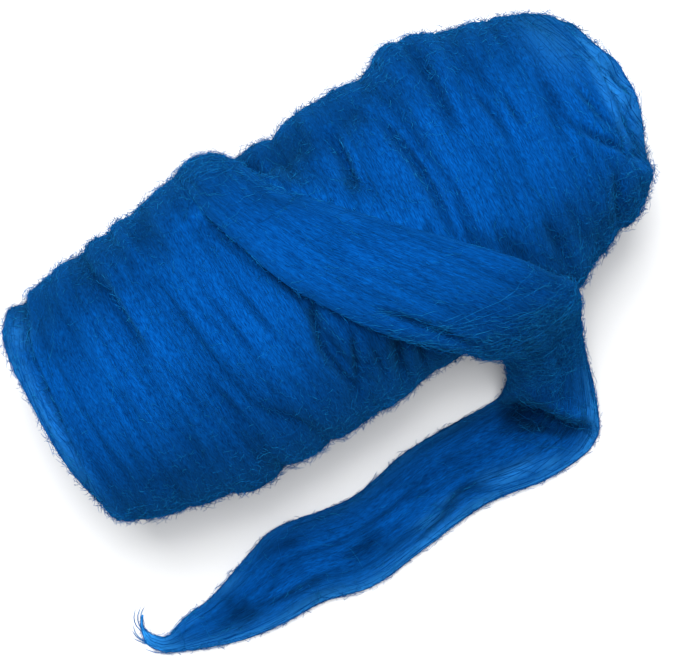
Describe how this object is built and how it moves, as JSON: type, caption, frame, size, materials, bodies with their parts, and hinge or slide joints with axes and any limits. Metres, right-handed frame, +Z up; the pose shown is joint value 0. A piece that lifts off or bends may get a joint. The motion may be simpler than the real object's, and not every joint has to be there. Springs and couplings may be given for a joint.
{
  "type": "wool roving",
  "caption": "Soft roll of dyed combed wool, wound in broad turns, with its loose flat end drawn over the top and laid along the front in a folded, tapering tail.",
  "frame": {"origin": "on the surface that the roll rests on, in the middle of its flat spot and under its axis", "axes": "+X along the roll's axis, towards the end where the loose end leaves the roll; -Y towards the loose end lying on the surface; +Z up"},
  "size_m": [0.3786, 0.2549, 0.1649],
  "materials": {
    "wool": "matt combed fibre with a soft sheen"
  },
  "bodies": {
    "root": {"roving_roll": "wool", "loose_end": "wool"}
  },
  "joints": []
}
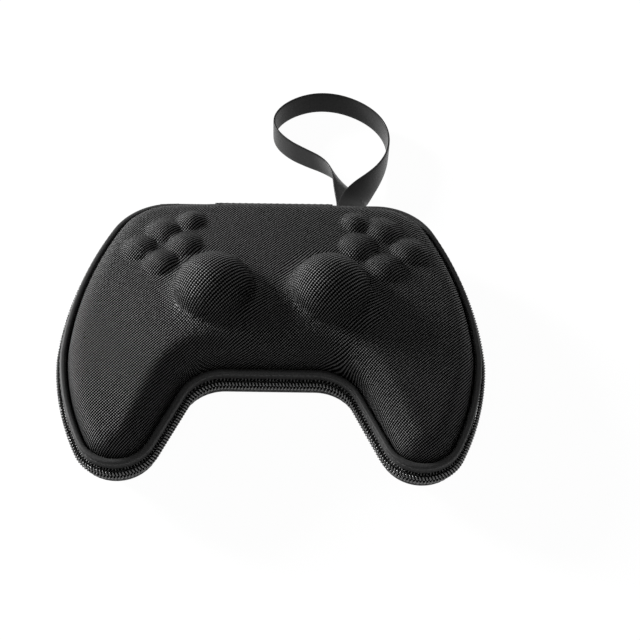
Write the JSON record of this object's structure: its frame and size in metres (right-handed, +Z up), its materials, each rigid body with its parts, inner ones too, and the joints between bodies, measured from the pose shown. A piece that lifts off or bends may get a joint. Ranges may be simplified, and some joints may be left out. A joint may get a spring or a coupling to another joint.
{
  "type": "controller carrying case",
  "caption": "Hard two-shell zip case shaped to a game controller, with thumbstick domes, button bumps, a sliding zip pull and a wrist strap.",
  "frame": {"origin": "centre of the flat resting face under the lower shell, below the middle of the case", "axes": "+X across the case's width, +Y to the hinged rear, +Z up"},
  "size_m": [0.19, 0.2397, 0.0592],
  "materials": {
    "shell_fabric": "woven nylon over moulded foam",
    "binding_fabric": "plain woven edge tape",
    "zip_fabric": "woven zipper tape",
    "zip_coil": "satin nylon coil",
    "strap_fabric": "satin flat woven tape",
    "slider_metal": "black lacquer, worn at the edges"
  },
  "bodies": {
    "base": {"lower_shell": "shell_fabric", "lower_binding": "binding_fabric", "lower_zip_tape": "zip_fabric", "lower_zip_coil": "zip_coil", "lower_zip_stops": "zip_coil", "hinge_strip": "binding_fabric", "strap_anchor": "binding_fabric", "wrist_strap": "strap_fabric"},
    "lid": {"upper_shell": "shell_fabric", "upper_binding": "binding_fabric", "upper_zip_tape": "zip_fabric", "upper_zip_coil": "zip_coil", "upper_zip_stops": "zip_coil"},
    "slider": {"zip_slider": "slider_metal"},
    "pull": {"pull_tab": "slider_metal"}
  },
  "joints": [
    {"name": "lid_hinge", "type": "hinge", "parent": "base", "child": "lid", "pos_m": [0, 0.083, 0.0224], "axis": [-1, 0, 0], "range_deg": [0, 110], "deforming": ["hinge_strip"]},
    {"name": "slider_travel", "type": "hinge", "parent": "base", "child": "slider", "pos_m": [-0.0485, 0.0508, 0.02], "axis": [0, 0, 1], "range_deg": [0, 52]},
    {"name": "pull_swing", "type": "hinge", "parent": "slider", "child": "pull", "pos_m": [-0.05034, 0.08585, 0.0184], "axis": [0.9986, 0.0523, 0], "range_deg": [0, 90]}
  ]
}
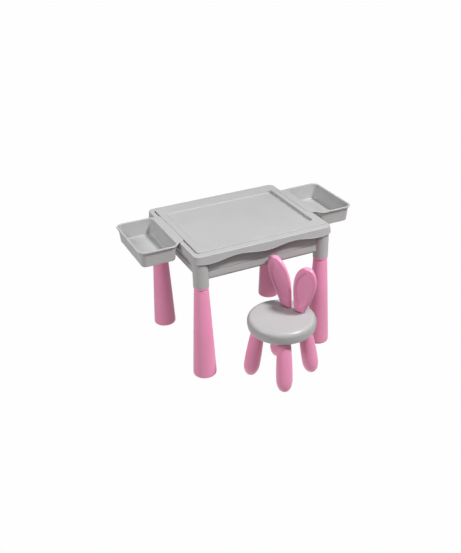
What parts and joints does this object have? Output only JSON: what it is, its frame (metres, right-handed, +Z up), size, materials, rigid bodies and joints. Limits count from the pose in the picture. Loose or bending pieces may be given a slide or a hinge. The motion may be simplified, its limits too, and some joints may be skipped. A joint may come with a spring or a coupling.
{
  "type": "kids table and stool",
  "caption": "Children's activity table with a lift-out board over a storage box, hook-on side trays, and a round stool with an ear-shaped back.",
  "frame": {"origin": "on the floor, under the middle of the whole set's footprint", "axes": "+Z up, +X along the table's long side towards the pen groove, +Y away from the stool"},
  "size_m": [0.8694, 0.7098, 0.5],
  "materials": {
    "grey_plastic": "satin light grey",
    "pink_plastic": "satin pink"
  },
  "bodies": {
    "table": {"top_frame": "grey_plastic", "storage_box": "grey_plastic", "corner_post_front_left": "grey_plastic", "corner_post_front_right": "grey_plastic", "corner_post_back_left": "grey_plastic", "corner_post_back_right": "grey_plastic", "table_leg_front_left": "pink_plastic", "table_leg_front_right": "pink_plastic", "table_leg_back_left": "pink_plastic", "table_leg_back_right": "pink_plastic", "foot_cap_front_left": "pink_plastic", "foot_cap_front_right": "pink_plastic", "foot_cap_back_left": "pink_plastic", "foot_cap_back_right": "pink_plastic"},
    "board": {"tabletop_board": "grey_plastic"},
    "left_tray": {"tray_left": "grey_plastic"},
    "right_tray": {"tray_right": "grey_plastic"},
    "stool": {"seat_top": "grey_plastic", "seat_base": "grey_plastic", "stool_leg_1": "pink_plastic", "stool_leg_2": "pink_plastic", "stool_leg_3": "pink_plastic", "stool_leg_4": "pink_plastic", "ear_left": "pink_plastic", "ear_right": "pink_plastic"}
  },
  "joints": [
    {"name": "board_lift", "type": "slide", "parent": "table", "child": "board", "axis": [0, 0, 1], "range_m": [0, 0.12]},
    {"name": "tray_left_lift", "type": "slide", "parent": "table", "child": "left_tray", "axis": [0, 0, 1], "range_m": [0, 0.09]},
    {"name": "tray_right_lift", "type": "slide", "parent": "table", "child": "right_tray", "axis": [0, 0, 1], "range_m": [0, 0.09]},
    {"name": "stool_slide", "type": "slide", "parent": "table", "child": "stool", "axis": [0, -1, 0], "range_m": [0, 0.3]}
  ]
}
------------------------------------------------------------------------
◆ **Objective**
Would you copy out each line exactly as written?

◆ **Reply**
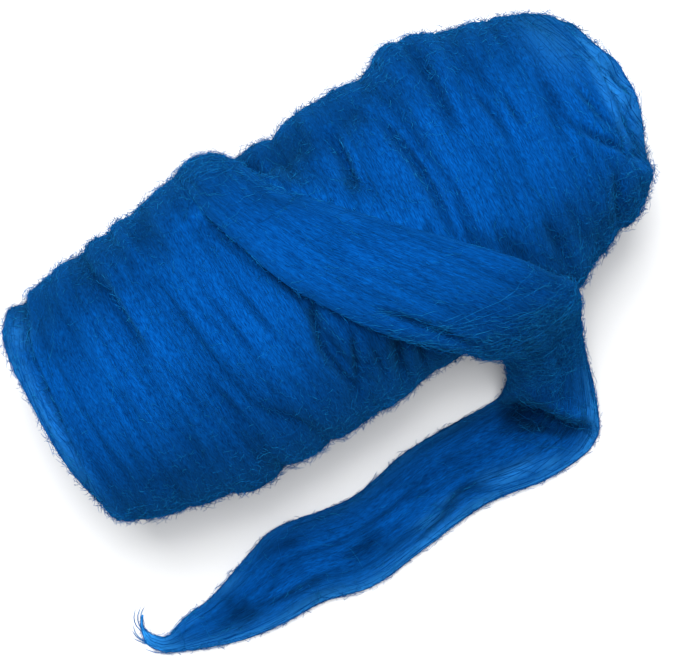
Describe how this object is built and how it moves, as JSON: type, caption, frame, size, materials, bodies with their parts, and hinge or slide joints with axes and any limits. Metres, right-handed frame, +Z up; the pose shown is joint value 0. A piece that lifts off or bends may get a joint. The motion may be simpler than the real object's, and not every joint has to be there. Springs and couplings may be given for a joint.
{
  "type": "wool roving",
  "caption": "Soft roll of dyed combed wool, wound in broad turns, with its loose flat end drawn over the top and laid along the front in a folded, tapering tail.",
  "frame": {"origin": "on the surface that the roll rests on, in the middle of its flat spot and under its axis", "axes": "+X along the roll's axis, towards the end where the loose end leaves the roll; -Y towards the loose end lying on the surface; +Z up"},
  "size_m": [0.3786, 0.2549, 0.1649],
  "materials": {
    "wool": "matt combed fibre with a soft sheen"
  },
  "bodies": {
    "root": {"roving_roll": "wool", "loose_end": "wool"}
  },
  "joints": []
}
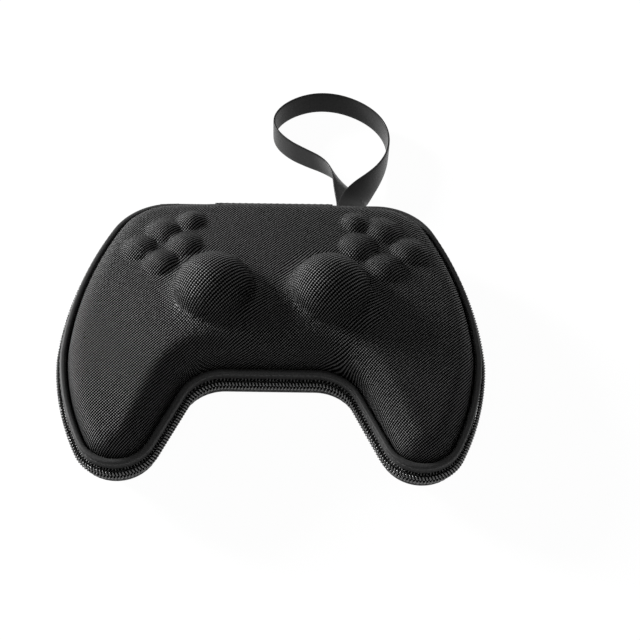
Write the JSON record of this object's structure: its frame and size in metres (right-handed, +Z up), its materials, each rigid body with its parts, inner ones too, and the joints between bodies, measured from the pose shown. A piece that lifts off or bends may get a joint. Ranges may be simplified, and some joints may be left out. A joint may get a spring or a coupling to another joint.
{
  "type": "controller carrying case",
  "caption": "Hard two-shell zip case shaped to a game controller, with thumbstick domes, button bumps, a sliding zip pull and a wrist strap.",
  "frame": {"origin": "centre of the flat resting face under the lower shell, below the middle of the case", "axes": "+X across the case's width, +Y to the hinged rear, +Z up"},
  "size_m": [0.19, 0.2397, 0.0592],
  "materials": {
    "shell_fabric": "woven nylon over moulded foam",
    "binding_fabric": "plain woven edge tape",
    "zip_fabric": "woven zipper tape",
    "zip_coil": "satin nylon coil",
    "strap_fabric": "satin flat woven tape",
    "slider_metal": "black lacquer, worn at the edges"
  },
  "bodies": {
    "base": {"lower_shell": "shell_fabric", "lower_binding": "binding_fabric", "lower_zip_tape": "zip_fabric", "lower_zip_coil": "zip_coil", "lower_zip_stops": "zip_coil", "hinge_strip": "binding_fabric", "strap_anchor": "binding_fabric", "wrist_strap": "strap_fabric"},
    "lid": {"upper_shell": "shell_fabric", "upper_binding": "binding_fabric", "upper_zip_tape": "zip_fabric", "upper_zip_coil": "zip_coil", "upper_zip_stops": "zip_coil"},
    "slider": {"zip_slider": "slider_metal"},
    "pull": {"pull_tab": "slider_metal"}
  },
  "joints": [
    {"name": "lid_hinge", "type": "hinge", "parent": "base", "child": "lid", "pos_m": [0, 0.083, 0.0224], "axis": [-1, 0, 0], "range_deg": [0, 110], "deforming": ["hinge_strip"]},
    {"name": "slider_travel", "type": "hinge", "parent": "base", "child": "slider", "pos_m": [-0.0485, 0.0508, 0.02], "axis": [0, 0, 1], "range_deg": [0, 52]},
    {"name": "pull_swing", "type": "hinge", "parent": "slider", "child": "pull", "pos_m": [-0.05034, 0.08585, 0.0184], "axis": [0.9986, 0.0523, 0], "range_deg": [0, 90]}
  ]
}
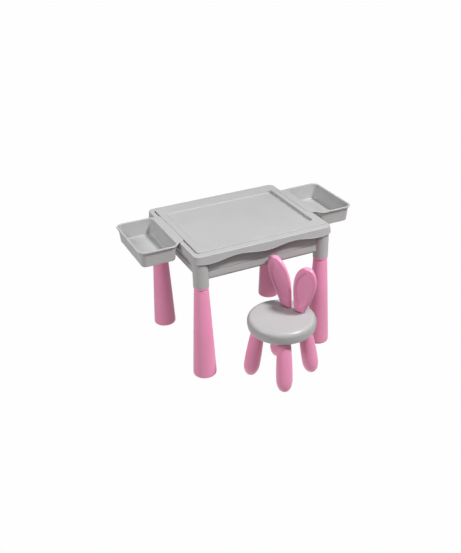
What parts and joints does this object have? Output only JSON: what it is, its frame (metres, right-handed, +Z up), size, materials, rigid bodies and joints. Limits count from the pose in the picture. Loose or bending pieces may be given a slide or a hinge. The motion may be simplified, its limits too, and some joints may be skipped. A joint may come with a spring or a coupling.
{
  "type": "kids table and stool",
  "caption": "Children's activity table with a lift-out board over a storage box, hook-on side trays, and a round stool with an ear-shaped back.",
  "frame": {"origin": "on the floor, under the middle of the whole set's footprint", "axes": "+Z up, +X along the table's long side towards the pen groove, +Y away from the stool"},
  "size_m": [0.8694, 0.7098, 0.5],
  "materials": {
    "grey_plastic": "satin light grey",
    "pink_plastic": "satin pink"
  },
  "bodies": {
    "table": {"top_frame": "grey_plastic", "storage_box": "grey_plastic", "corner_post_front_left": "grey_plastic", "corner_post_front_right": "grey_plastic", "corner_post_back_left": "grey_plastic", "corner_post_back_right": "grey_plastic", "table_leg_front_left": "pink_plastic", "table_leg_front_right": "pink_plastic", "table_leg_back_left": "pink_plastic", "table_leg_back_right": "pink_plastic", "foot_cap_front_left": "pink_plastic", "foot_cap_front_right": "pink_plastic", "foot_cap_back_left": "pink_plastic", "foot_cap_back_right": "pink_plastic"},
    "board": {"tabletop_board": "grey_plastic"},
    "left_tray": {"tray_left": "grey_plastic"},
    "right_tray": {"tray_right": "grey_plastic"},
    "stool": {"seat_top": "grey_plastic", "seat_base": "grey_plastic", "stool_leg_1": "pink_plastic", "stool_leg_2": "pink_plastic", "stool_leg_3": "pink_plastic", "stool_leg_4": "pink_plastic", "ear_left": "pink_plastic", "ear_right": "pink_plastic"}
  },
  "joints": [
    {"name": "board_lift", "type": "slide", "parent": "table", "child": "board", "axis": [0, 0, 1], "range_m": [0, 0.12]},
    {"name": "tray_left_lift", "type": "slide", "parent": "table", "child": "left_tray", "axis": [0, 0, 1], "range_m": [0, 0.09]},
    {"name": "tray_right_lift", "type": "slide", "parent": "table", "child": "right_tray", "axis": [0, 0, 1], "range_m": [0, 0.09]},
    {"name": "stool_slide", "type": "slide", "parent": "table", "child": "stool", "axis": [0, -1, 0], "range_m": [0, 0.3]}
  ]
}